Ninguém neste país está seguro se viver ao alcance da juíza Barbara Iseppi, da Justiça Federal de São Paulo — e de sabe lá Deus quantos dos 18 mil juízes de Direito hoje em atuação no Brasil. Talvez você tenha ouvido falar dela: foi quem condenou o humorista Leo Lins a mais de oito anos de cadeia, e a uma multa de R$ 1,4 milhão no total, por contar uma piada. Não importa qual tenha sido a piada, nem o que pensam sobre o caso todos os juristas somados, do Brasil e do mundo: é simplesmente impossível para qualquer ser racional, em qualquer circunstância, achar que existe um mínimo de sanidade num sistema judicial onde se toma decisões assim.
Isso não é justiça. É o resultado da deformação constante e perversa do entendimento sobre aquilo que deve ser o império da lei, a sua aplicação pelos magistrados e a finalidade objetiva disso tudo, que é assegurar a proteção de direitos e o cumprimento de deveres. Um Judiciário que se mostra capaz de condenar a oito anos de prisão fechada um cidadão que fez uma brincadeira, num palco que se destina precisamente a isso, deixou de ser funcional. Não serve mais para cumprir sua obrigação fundamental: fornecer justiça às pessoas. Torna-se uma ameaça.
Não há um sistema judicial digno desse quando as suas decisões ficam incompreensíveis. Ninguém pode ser condenado, e muito menos cumprir uma pena patentemente absurda, por contar uma piada, apresentada ao público na condição de piada — independentemente de o juiz achar que seja engraçada ou não, ou de bom gosto, ou em harmonia com as suas opiniões sobre como devem ser as piadas. No caso, a juíza detestou o tipo de humor de Leo Lins.
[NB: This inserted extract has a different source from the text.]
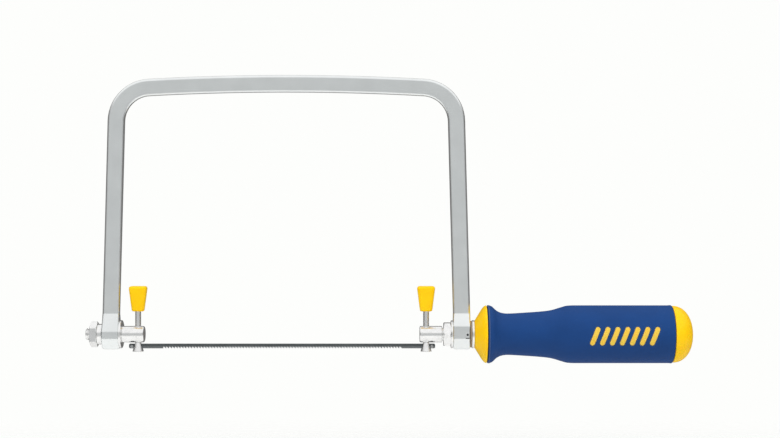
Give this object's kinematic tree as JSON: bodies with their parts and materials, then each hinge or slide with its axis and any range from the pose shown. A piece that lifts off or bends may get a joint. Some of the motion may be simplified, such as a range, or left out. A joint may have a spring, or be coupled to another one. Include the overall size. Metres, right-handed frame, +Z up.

Resolveu então o punir o rapaz que ofendeu seu senso do que é próprio e impróprio e saiu numa pescaria, pelo Código Penal e outras leis, para fisgar algum crime contra ele. Achou, é claro. Sempre se acha.
O que ofendeu a Justiça brasileira, neste caso, foi exatamente o que se poderia esperar do ambiente histérico imposto ao país quando o assunto é homossexualismo, racismo, machismo, “mulheres”, obesidade, “misoginia”, mulher feia e o resto da ladainha. A mínima observação a respeito, mesmo sem malícia ou intenção de ofender, já dispara todas as campainhas do sistema de repressão — tem de punir, tem de processar, tem de prender. É nessa base, hoje em dia, que querem defender as minorias. Chama a polícia — mais a “autoridade”, o procurador, o juiz, o fiscal, os fuzileiros navais. Essa doença se espalhou como uma covid pelo Poder Judiciário. O juiz é um crente da “diversidade” e da “inclusão”? Então as suas crenças valem mais que a lei.
É uma demência, no caso de Leo Lins, que um procurador do Ministério Público tenha usado o seu horário de trabalho para apresentar uma denúncia contra um não-crime — num momento em que a sociedade se vê oprimida todos os dias por criminosos que a Justiça solta nas ruas, é um escândalo. Tendo sido apresentada a denúncia, é uma demência que tenha sido aceita. Tendo sido aceita, é uma demência a sentença que foi dada pela juíza. Ela não gosta de piada “homofóbica” — como poderia não gostar de piada de papagaio, ou de gaúcho. Então diz que é crime, e soca oito anos de cadeia em cima da vítima de sua ira pessoal.
A argumentação exposta na sentença, em mau português e análise lógica de exame do Enem, bem como a dos juristas chamados a dar seus palpites no caso, não reúne os elementos que se exige para ser qualificada como argumentação. É um passeio ao acaso, no qual a juíza nos informa que homofobia, racismo etc. são crimes previstos em lei e não se pode deixar que sejam cometidos sob o “pretexto” da liberdade de expressão. Não diga. Mas o que interessa no processo penal é saber se há provas de que o réu cometeu o crime de que é acusado. Leo Lins contou uma piada — só isso.
O Brasil, cada vez mais e de forma cada vez mais ampla, começa a pagar a destruição sistemática do ordenamento jurídico pelo STF, em sua aventura de abandonar a lei em favor da ação política aberta. Esso tipo de coisa tem consequência. Se o ministro do Supremo pode eliminar o processo legal para salvar a democracia, o juiz lá embaixo também pode suprimir a lei para salvar os gays. Alexandre de Moraes não condenou a 14 anos de prisão, por “golpe armado”, a moça que pintou a estátua de Brasília? Pois então. A juíza Iseppi também pode condenar a oito anos o humorista que contou piada de Aids. É a beleza da nossa atual segurança jurídica.